Все сферы биологического существования претерпевают в этом свете глубокое преображение, превращаясь в своеобразные метафоры. Так, подобно марксистскому учению о соответствии (или несоответствии) производительных сил производственным отношениям, Лысенко вводит «закон» соотношения «биологических потребностей» данной культуры и «хозяйственной целесообразности» (С. 498), «обмен веществ» как основной закон жизни также напоминает теперь тот же марксистский закон соответствия производительных сил производственным отношениям: «Сумейте изменить тип обмена веществ живого тела, и вы измените наследственность» (С. 64).
На наших глазах происходит не столько экстраполяция марксистских прописей на мир «живой природы» (что уже было сделано Энгельсом), сколько превращение биологии в тотальную метафору. Сфера моделирования знания превращается в своего рода понятийную клетку «марксистских законов». Этот процесс можно наблюдать не только в формулах типа: «превращение одного вида в другой происходит скачкообразно» (С. 60), но и в широких обобщающих конструкциях. Остановимся на одной из них, связанной с ключевым понятием в биологии, – межвидовой борьбе, оказывающейся прямой параллелью к ключевому понятию в марксизме – классовой борьбе.
«Присущее дикой растительности, особенно лесным породам, свойство самоизреживания, – утверждает Лысенко, – заключается в том, что густые всходы данного вида своей массой противостоят в борьбе с другими видами и в то же время так регулируют свою численность, что не мешают друг другу, не конкурируют друг с другом» (С. 407). Картина эта – несомненная аллегория: природа устроена мудро, точно так же, как и социализм (в них отсутствует «конкуренция»). Чтобы было еще ясней, в другой работе Лысенко (вступая в открытую полемику с Дарвином) подводит читателя к выводу об отсутствии «внутривидовой конкуренции»: существует только межвидовая (читай: классовая) борьба: «Неверно же будет считать, что зайцы, например, терпят хотя бы косвенно больше невзгод друг от друга потому, что они близки по своим потребностям, чем от животных других видов, например, от волков или лисиц, не говоря уже о всяких инфекционных заболеваниях, причиняемых зайцам организмами, очень далекими от них в видовом и родовом отношении» (С. 371). Тотальный аллегоризм приводит, наконец, Лысенко «к отрицанию внутривидовой борьбы и взаимопомощи индивидов внутри вида (класса? – Е. Д.) и признанию межвидовой борьбы и конкуренции, а также взаимопомощи между разными видами (классовая борьба? – Е. Д.)» (С. 61). Марксизм превращается в настоящий склад метафор, в тотально эстетический феномен.

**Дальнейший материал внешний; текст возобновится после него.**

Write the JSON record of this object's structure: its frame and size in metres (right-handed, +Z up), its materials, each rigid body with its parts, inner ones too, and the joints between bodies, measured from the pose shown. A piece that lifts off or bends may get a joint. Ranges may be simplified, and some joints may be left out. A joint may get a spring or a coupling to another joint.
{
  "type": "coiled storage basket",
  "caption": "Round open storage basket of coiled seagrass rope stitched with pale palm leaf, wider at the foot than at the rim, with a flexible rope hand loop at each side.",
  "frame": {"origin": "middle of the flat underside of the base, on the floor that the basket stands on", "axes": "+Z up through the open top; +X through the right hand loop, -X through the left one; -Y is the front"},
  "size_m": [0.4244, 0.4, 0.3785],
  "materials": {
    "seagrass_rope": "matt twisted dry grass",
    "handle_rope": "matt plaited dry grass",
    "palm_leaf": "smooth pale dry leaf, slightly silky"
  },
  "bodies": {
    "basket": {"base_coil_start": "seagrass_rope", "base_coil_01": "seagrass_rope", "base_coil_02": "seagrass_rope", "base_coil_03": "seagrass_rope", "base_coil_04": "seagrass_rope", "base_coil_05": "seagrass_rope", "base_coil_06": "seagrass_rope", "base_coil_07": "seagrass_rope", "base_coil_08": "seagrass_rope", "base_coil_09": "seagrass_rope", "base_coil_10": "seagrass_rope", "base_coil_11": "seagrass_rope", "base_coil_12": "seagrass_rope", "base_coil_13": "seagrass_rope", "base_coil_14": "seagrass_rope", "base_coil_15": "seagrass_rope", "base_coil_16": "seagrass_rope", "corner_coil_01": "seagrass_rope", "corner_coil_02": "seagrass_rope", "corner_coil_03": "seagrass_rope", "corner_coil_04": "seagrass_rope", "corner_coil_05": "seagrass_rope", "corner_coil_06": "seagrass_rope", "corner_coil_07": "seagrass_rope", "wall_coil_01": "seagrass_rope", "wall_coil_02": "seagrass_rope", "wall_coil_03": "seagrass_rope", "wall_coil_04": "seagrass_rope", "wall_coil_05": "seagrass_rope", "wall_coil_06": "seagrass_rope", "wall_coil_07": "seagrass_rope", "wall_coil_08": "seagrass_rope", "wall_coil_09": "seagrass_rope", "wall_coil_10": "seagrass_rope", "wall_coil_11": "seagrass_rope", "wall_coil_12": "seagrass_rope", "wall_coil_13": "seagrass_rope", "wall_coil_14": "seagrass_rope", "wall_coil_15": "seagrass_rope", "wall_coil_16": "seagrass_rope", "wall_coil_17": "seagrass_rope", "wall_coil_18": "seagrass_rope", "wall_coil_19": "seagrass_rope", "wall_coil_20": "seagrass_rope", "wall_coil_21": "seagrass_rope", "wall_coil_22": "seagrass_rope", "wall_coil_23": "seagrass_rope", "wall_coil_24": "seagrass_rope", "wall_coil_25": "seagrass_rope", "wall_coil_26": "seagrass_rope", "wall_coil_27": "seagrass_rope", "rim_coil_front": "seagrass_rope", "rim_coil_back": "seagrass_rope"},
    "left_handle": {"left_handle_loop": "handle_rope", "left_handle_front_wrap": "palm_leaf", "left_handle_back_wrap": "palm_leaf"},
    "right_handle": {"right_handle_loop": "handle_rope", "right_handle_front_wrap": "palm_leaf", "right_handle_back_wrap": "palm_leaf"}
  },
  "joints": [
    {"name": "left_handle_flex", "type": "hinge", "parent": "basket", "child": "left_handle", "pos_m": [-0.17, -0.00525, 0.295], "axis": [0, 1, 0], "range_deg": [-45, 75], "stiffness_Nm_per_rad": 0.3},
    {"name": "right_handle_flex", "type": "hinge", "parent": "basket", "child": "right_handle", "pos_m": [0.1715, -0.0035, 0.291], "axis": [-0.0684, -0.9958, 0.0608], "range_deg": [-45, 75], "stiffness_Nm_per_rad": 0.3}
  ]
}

Но Лысенко не был простым советским поэтом, «инженером душ» от биологии. Он был прежде всего поэтом — «инженером тел». «Агрономическая наука имеет дело с живыми телами» – так начинался знаменитый доклад Лысенко «О положении в биологической науке», с которым он выступил в 1948 году, тот самый доклад, который завершил разгром генетики в Советском Союзе и стал вершиной торжества Лысенко. Доклад этот в советской культуре является, может быть, наиболее ярким образцом трансформации науки в идеологию (характерны уже названия его разделов: «История биологии – арена идеологической борьбы», «Два мира – две идеологии в биологии» и т. д.). Центральной категорией для Лысенко является «живое тело».